The Architecture of the AI-First Search Result
During the recent Google I/O event, Google formalized a fundamental shift in its search philosophy by placing AI-generated answers at the absolute forefront of the user experience. For decades, the identity of Google Search was built on the concept of the index: a sophisticated directory that pointed users toward the most relevant external websites. The goal for any business was to secure a spot among the top ten blue links, ensuring a steady stream of organic traffic. Now, Google is transitioning from a pointer to a provider. When a user enters a query, the system no longer simply lists where the answer might be; it synthesizes the answer itself and presents it as the primary result.

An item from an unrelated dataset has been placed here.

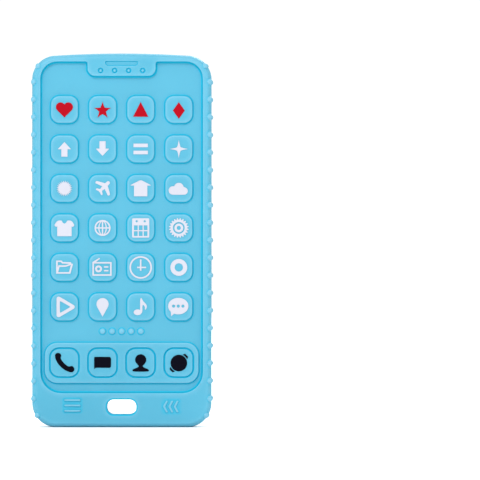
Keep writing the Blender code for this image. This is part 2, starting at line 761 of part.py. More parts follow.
def place_inlays():
    """Make every inlay, on the pads row by row and then on the dock."""
    for row, (slot, icons) in enumerate(ICON_ROWS):
        on_dock = row == ROWS
        z = DOCK_ROW_Z if on_dock else row_z(row)
        bond_y = (DOCK_Y if on_dock else PAD_Y) - BOND_GAP
        for column, islands in enumerate(icons):
            x = column_x(column)
            for name, loops in islands.items():
                placed = [[(x + px * MM, z + pz * MM) for px, pz in loop] for loop in loops]
                bm = bmesh.new()
                add_prism(bm, placed, bond_y - INLAY_THICKNESS, bond_y)
                inlay = add_object(f"{name}_inlay", bm)
                inlay.data.materials.append(silicone(slot))


def main():
    for obj in list(bpy.data.objects):
        bpy.data.objects.remove(obj, do_unlink=True)
    body = make_slab()
    body.data.materials.append(silicone("silicone_blue"))
    combine(body, make_screen_cutter(), "DIFFERENCE")
    combine(body, make_relief(), "UNION")
    combine(body, make_camera_details(), "UNION")
    combine(body, make_detail_cutter(), "DIFFERENCE")
    combine(body, make_bumps(), "UNION")
    place_inlays()


main()
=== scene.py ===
"""Looks of the toy cell phone: a one-piece silicone teether with coloured icon inlays.

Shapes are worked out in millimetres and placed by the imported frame. Every raised or sunk
detail is a stack of rings: an outline swept through (inset, y) steps between two levels.
"""

import json
import math

import bmesh
import bpy
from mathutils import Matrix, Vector
from mathutils.geometry import delaunay_2d_cdt


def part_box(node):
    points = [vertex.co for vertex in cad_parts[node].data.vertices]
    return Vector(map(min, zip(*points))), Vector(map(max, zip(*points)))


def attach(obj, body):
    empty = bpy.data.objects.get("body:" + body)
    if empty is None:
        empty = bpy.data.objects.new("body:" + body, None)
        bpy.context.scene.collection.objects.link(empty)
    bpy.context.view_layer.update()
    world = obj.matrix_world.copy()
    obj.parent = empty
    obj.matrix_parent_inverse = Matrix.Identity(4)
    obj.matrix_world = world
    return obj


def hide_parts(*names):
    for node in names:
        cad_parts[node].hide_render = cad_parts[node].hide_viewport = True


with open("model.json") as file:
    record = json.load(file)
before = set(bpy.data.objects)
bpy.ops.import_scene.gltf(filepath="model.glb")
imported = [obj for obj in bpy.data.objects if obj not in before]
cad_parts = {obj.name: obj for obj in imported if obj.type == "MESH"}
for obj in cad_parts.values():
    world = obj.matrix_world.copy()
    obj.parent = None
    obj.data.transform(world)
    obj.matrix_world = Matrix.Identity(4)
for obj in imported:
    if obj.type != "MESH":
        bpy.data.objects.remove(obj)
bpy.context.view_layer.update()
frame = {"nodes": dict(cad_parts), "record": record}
BODY_LOW, BODY_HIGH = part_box("body")

MM = 0.001

# Levels along Y, worked out from the body's box.
CHIN_RELIEF = 0.3
CAMERA_RISE = 0.7
LENS_RISE = 0.5
FRONT_Y = BODY_LOW.y / MM + CHIN_RELIEF
BACK_Y = BODY_HIGH.y / MM - CAMERA_RISE - LENS_RISE
MIDDLE_Y = (FRONT_Y + BACK_Y) / 2
SCREEN_Y = FRONT_Y + 1.6
PAD_Y = SCREEN_Y - 1.2
DOCK_Y = SCREEN_Y - 1.0
CAMERA_Y = BACK_Y + CAMERA_RISE
LENS_Y = CAMERA_Y + LENS_RISE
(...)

This structural change creates a significant friction point for businesses. In the traditional search environment, website owners maintained a degree of control through meta-descriptions and page titles. They could carefully craft the snippet of text that appeared in the search results to entice a click. In the AI Overview regime, this control is stripped away. The AI model consumes vast amounts of web data and constructs a response in real-time. The brand's core value proposition or identity is now subject to the model's interpretation, and there is no dashboard where a marketer can simply edit the AI's phrasing. The result is a surge in zero-click searches, where the user's journey ends on the search page rather than on the company's own website.

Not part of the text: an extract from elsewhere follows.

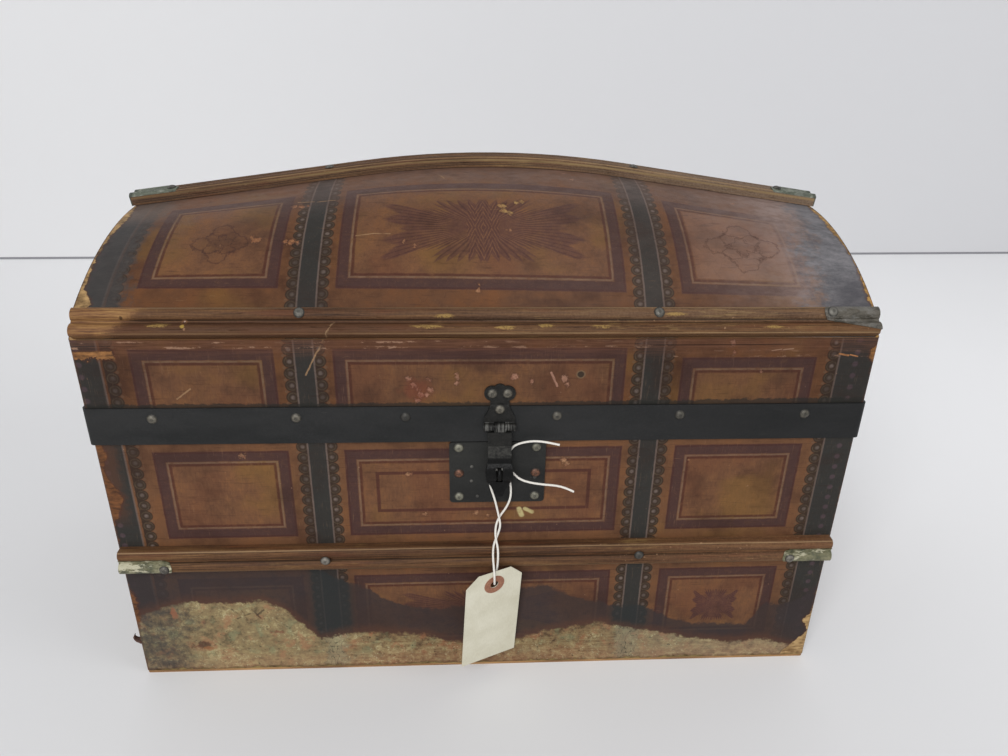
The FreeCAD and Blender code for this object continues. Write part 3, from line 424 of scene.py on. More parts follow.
    def scratched(self, width, shade, strength, *lines):
        """Thin scratches from one point to another: (along, up, along, up) each."""
        for line in lines:
            run, rise = line[2] - line[0], line[3] - line[1]
            along, up = self.along - line[0] + self.ragged * 1.5, self.up - line[1]
            part = (along * run + up * rise) * (1 / (run * run + rise * rise))
            part = part.most(0.0).least(1.0)
            gap = (along - part * run).span(up - part * rise)
            mark = gap.rises(width, width * 0.4) * strength * self.mottle.rises(0.3, 0.55)
            self.tint(mark * self.off_end, shade)

    def pasted(self, lost):
        """Joins the cover to its shader, sunk where the paper is lost."""
        rough = 0.42 + self.mottle * 0.2 + self.clouds.rises(0.5, 0.7) * 0.12
        return self.finished(rough, self.mottle * 0.4 + self.specks * 0.6 - lost * 2, 0.00012)


def body_cover_finish():
    cover = Cover("printed paper, body")
    x, y, z, tint, noise = cover.x, cover.y, cover.z, cover.tint, cover.noise
    on_end, off_end, ragged = cover.on_end, cover.off_end, cover.ragged
    wear, clouds, tints = cover.wear, cover.clouds, cover.tints
    tint(0.15, "806048")
    level = z - cover.along * 0.004
    upper, lower = [half - abs(level - middle) for middle, half in BODY_ROWS]
    cover.panels(cover.side_depth().least(upper.most(lower)))
    inner = (INNER_HALF - abs(cover.along)).least(INNER_TALL - abs(level - INNER_MIDDLE))
    tint(inner.near(0.9, 1.2, 0.7) * 0.85, "452822")
    cover.burst((abs(cover.along) - END_BURST) / 14, (z - BURST_MIDDLE) / 12.5, 1.3)
    cover.burst(cover.along / 48, (z - 44) / 15)
    cover.straps(z - 3.68 + STUD_PITCH / 2)
    lost = cover.chips(
        "9d7859", (43, 146.9, 1.6), (45, 144.5, 1.2), (-128, 151.9, 1.3), (-40, 139.4, 1.5),
        (-33, 113.6, 0.9), (-5, 113.1, 1.2), (2, 111.5, 0.7), (112, 146, 0.6))
    cover.scratched(1.9, "a89b6e", 0.95, (19.6, 115.6, 21.2, 111.4))
    cover.scratched(1.6, "a89b6e", 0.95, (23.0, 115.6, 27.0, 113.4))
    cover.rubbed()

    # damp has blackened the paper low down, and mould has grown over it from the ground
    damp_line = [(-203, 80), (-100, 80), (-79, 66), (-67, 62), (-60, 55), (-48, 48.5), (-31, 45),
                 (-9, 47.5), (22, 58.7), (37, 61.5), (45, 57.2), (59, 49.9), (82, 43.6),
                 (94, 45.4), (112, 35.9), (127, 30.4), (162, 27.6), (168, 38.6), (172, 44.7),
                 (182, 42), (195, 47), (203, 62)]
    mould_line = [(-203, 44), (-195, 46.7), (-182, 50.5), (-170, 53.6), (-147, 52), (-128, 54.1),
                  (-118, 48), (-108, 36.4), (-97, 24.4), (-79, 27.3), (-61, 27.7), (-37, 24.8),
                  (-10, 18.4), (23, 21.3), (44, 26.9), (71, 31.4), (96, 24.6), (129, 18),
                  (148, 14.4), (174, 15.3), (188, 11), (203, 6)]
    run = x * (1 - on_end * (115.4 - abs(y)) * 0.003)
    height = z + ragged * 7 + (clouds - 0.5) * 6 + on_end * (tints - 0.5) * 90
    over_damp, over_mould = [height - cover.curve(run, line, -203, 203)
                             for line in (damp_line, mould_line)]
    damp = over_damp.rises(1.2, -1.2)
    black = cover.mixed(cover.mottle * 0.6 + wear * 0.4, "2b2422", "423430")
    black = cover.mixed(tints.rises(0.4, 0.6) * 0.5, black, "2e2c2f")
    black = cover.mixed(abs(cover.along).near(STRAP_CENTRE, 14, 9), black, "292b2b")
    tint(over_damp.rises(16, 0) * tints.rises(0.62, 0.4) * 0.35, "2b1e1b")
    tint(damp * (0.84 + wear.rises(0.5, 0.3) * 0.12), black)
    tint(over_mould.rises(8, 0.5) * damp * 0.5, "55382a")
    mould = (over_mould + (wear - 0.5) * 5).rises(1.4, -1.0)

    # the mould is coloured on its own, then laid over the paper
    paper = cover.base
    broad = noise(19, 4, 0.6)
    growth = noise(4, 7, 0.75, (0.8, 0.8, 1.0))
    cover.base = cover.ramp(growth * 0.55 + broad * 0.45, (0.41, "4a3a2a"), (0.465, "6f5b42"),
                            (0.53, "826f4e"), (0.59, "9b8d68"))
    seams = noise(6, 4, 0.6).near(0.5, 0.02, 0.004)
    tint(seams * broad.rises(0.42, 0.55) * 0.5, "46362a")
    blush = noise(13, 6, 0.7)
    tint(blush.rises(0.53, 0.62) * 0.6, "8c5a41")
    tint(blush.rises(0.47, 0.37) * 0.5, "6e7659")
    board = noise(1.0, 5, 0.75, (0.05, 0.05, 1.0))
    flat = z.rises(34, 14) * (0.35 + x.rises(-130, -80) * 0.65)
    tint(board.rises(0.54, 0.64) * flat * 0.5, "a5936c")
    tint(board.rises(0.46, 0.38) * flat * 0.5, "573c2a")
    foot = cover.ramp(growth, (0.35, "694936"), (0.5, "8b674c"), (0.62, "99805c"))
    tint(z.rises(17, 6) * 0.6, foot)
    pits = noise(1.9, 3, 0.6).rises(0.6, 0.68) * noise(9).rises(0.42, 0.58)
    tint(pits * 0.8, "33261d")
    crumbs = noise(1.4, 4, 0.65).rises(0.58, 0.67) * broad.rises(0.42, 0.56)
    tint(crumbs * 0.6, "b5ae8a")
    tint(x.near(40, 120, 60) * 0.18, "54402c")
    tint(x.rises(-60, -100) * 0.15, "9d9672")
    soaked = noise(5, 6, 0.7).rises(0.66, 0.38)
    dark_side = (x + (wear - 0.5) * 50 + (clouds - 0.5) * 40).rises(-162, -192)
    tint(dark_side * (1 - on_end * 0.7) * (0.4 + soaked * 0.5),
         cover.mixed(growth, "242224", "4f4a45"))
    tint(x.rises(60, 110) * 0.2, "97907a")
    strap_left = (abs(abs(x) - STRAP_CENTRE) + ragged * 18).rises(9, 4)
    tint(strap_left * 0.4, "7f7c66")
    strands = noise(3.4, 2, 0.5, (1.0, 1.0, 0.5)).near(0.5, 0.035, 0.01)
    tint(strap_left * strands * wear.rises(0.4, 0.55) * 0.8, "37332b")
    cover.base = cover.mixed(mould, paper, cover.base)

    # threads and dark knots in the mould
    cover.scratched(0.8, "43352a", 0.75, (-147, 48, -141, 41.5), (-144.5, 41, -137, 44.5),
                    (-135.5, 47.5, -131, 41), (-141, 46.8, -139, 39.6), (-128.6, 47, -133, 43.2))
    for along, up, wide, tall, shade in (
            (-166, 21.5, 7.5, 3.0, "3f2a24"), (-163, 18.6, 4.0, 1.8, "855a3c"),
            (-180.5, 45.5, 1.9, 5.0, "855640"), (-122, 30, 5.0, 1.6, "6b4636")):
        away = ((cover.along - along) / wide).span((z - up) / tall) + ragged * 3.0
        tint(away.rises(1.1, 0.5) * off_end * 0.75, shade)

    # the print is torn off along the corners and the foot
    veil = (x + ragged * 10).rises(-190, -196) * z.rises(104, 120)
    tint(veil * off_end * 0.6, "4d3326")
    left = [(0, 2), (8, 0.5), (20, 0), (34, 0.5), (46, 3.6), (58, 3.2), (66, 0), (108, 0),
            (116, 5), (124, 8.5), (131, 8), (137, 3), (146, 1.5), (153, 5), (160, 4)]
    right = [(0, 18), (6, 13), (12, 8), (18, 3), (22, 0.5), (27, 3.4), (31, 4.4), (35, 1),
             (38, 0), (160, 0)]
    for inside, shades in (
            (cover.from_edge(-1, left, 165) + on_end * UNTORN, ("70492d", "35231a")),
            (cover.from_edge(1, right, 165) + on_end * UNTORN, ("b5976a", "6d5234")),
            (115.5 - abs(y) + off_end * UNTORN, ()), (z - 2.2, ("86744a",))):
        lost = lost.most(cover.torn(inside, *shades))
    return cover.pasted(lost)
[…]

Traditional search engine optimization, which relied heavily on strategic keyword placement and the acquisition of external backlinks, is losing its efficacy. These tactics were designed for an interface that rewarded visibility within a list. However, when the interface is a generative summary, the logic of the list is replaced by the logic of synthesis. The time and capital invested in climbing the rankings no longer guarantee a visit to the site. The disconnect is stark: a brand may still be the top-ranked organic result, but if the AI summary satisfies the user's intent, that ranking becomes a vanity metric rather than a growth driver.
The Information Gap and the New Brand Blind Spot
This shift introduces a critical vulnerability that Matt Thompson, Vice President of Partnerships at Scrunch, describes as a loss of visibility. For years, founders and marketers built their brand images by refining the headlines of their homepages and the copy of their product pages. They operated under the assumption that if they controlled their own site, they controlled the first impression. But the AI summary exists in an external territory. It is a descriptive layer that the company cannot directly edit, delete, or refine. The AI decides which adjectives to associate with the brand and which competitors to mention in the same breath.
When a gap emerges between a founder's intended brand value and the AI's output, there is no longer a direct tool to bridge it. If an AI describes a premium service as affordable or groups a luxury brand with budget alternatives, that perception becomes the reality for the user. The power has shifted from the creator of the content to the synthesizer of the content. This creates a new kind of brand risk where the narrative is shaped by the model's training data and its real-time retrieval process, leaving companies to wonder how they are being portrayed to millions of potential customers without a way to verify it in real-time.
To counter this, the strategy must move from traffic acquisition to narrative influence. The goal is no longer just to tell the search robot that a page exists, but to ensure the AI understands the context and reliability of the information it is synthesizing. This requires a shift toward managing the correlation between external data sources and the final AI answer. Companies must now treat the AI's summary as a new, primary touchpoint in the customer journey. Success is no longer measured by the click-through rate, but by the accuracy and sentiment of the AI's description. The focus is shifting from keyword repetition to the management of brand authority and contextual trust.
To survive this transition, companies must first audit the structural integrity of their data. Because AI Overviews aggregate fragmented information from across the web, any inconsistency in product details, pricing, or service definitions across different channels can lead to hallucinations or inaccurate summaries. The most effective way to increase the accuracy of AI answers is to implement highly structured data, such as `Schema.org` markings, which remove ambiguity for the AI during the collection phase. By providing a clear, machine-readable source of truth, brands can reduce the likelihood of the AI misinterpreting their core offerings.
Furthermore, the metrics of success must be redefined. Instead of obsessing over dwell time and bounce rates, marketing teams need to monitor the specific adjectives and contexts the AI uses when mentioning their brand. This involves a regular process of auditing how the AI compares the company to its competitors and identifying any factual errors in the generated summaries. While companies cannot edit the AI's output directly, they can influence the training and retrieval set by managing information on high-authority third-party sites and review platforms. The contextual position of a brand within an AI answer now has a more direct impact on revenue than the raw volume of traffic.
Finally, content strategies must be redesigned with the assumption that the user journey is broken. If the AI provides the answer, the incentive to visit the website disappears. Therefore, the role of the website must evolve from providing basic information to providing exclusive, high-depth experiences. This means creating professional technical documentation, proprietary datasets, or unique interactive tools that an AI cannot easily summarize. By becoming the definitive source for complex information, a brand forces the AI to cite it as the primary authority, ensuring that the brand remains indispensable even in a world of synthesized answers.
Survival in the AI search era depends on becoming an authoritative source that the model cannot afford to ignore.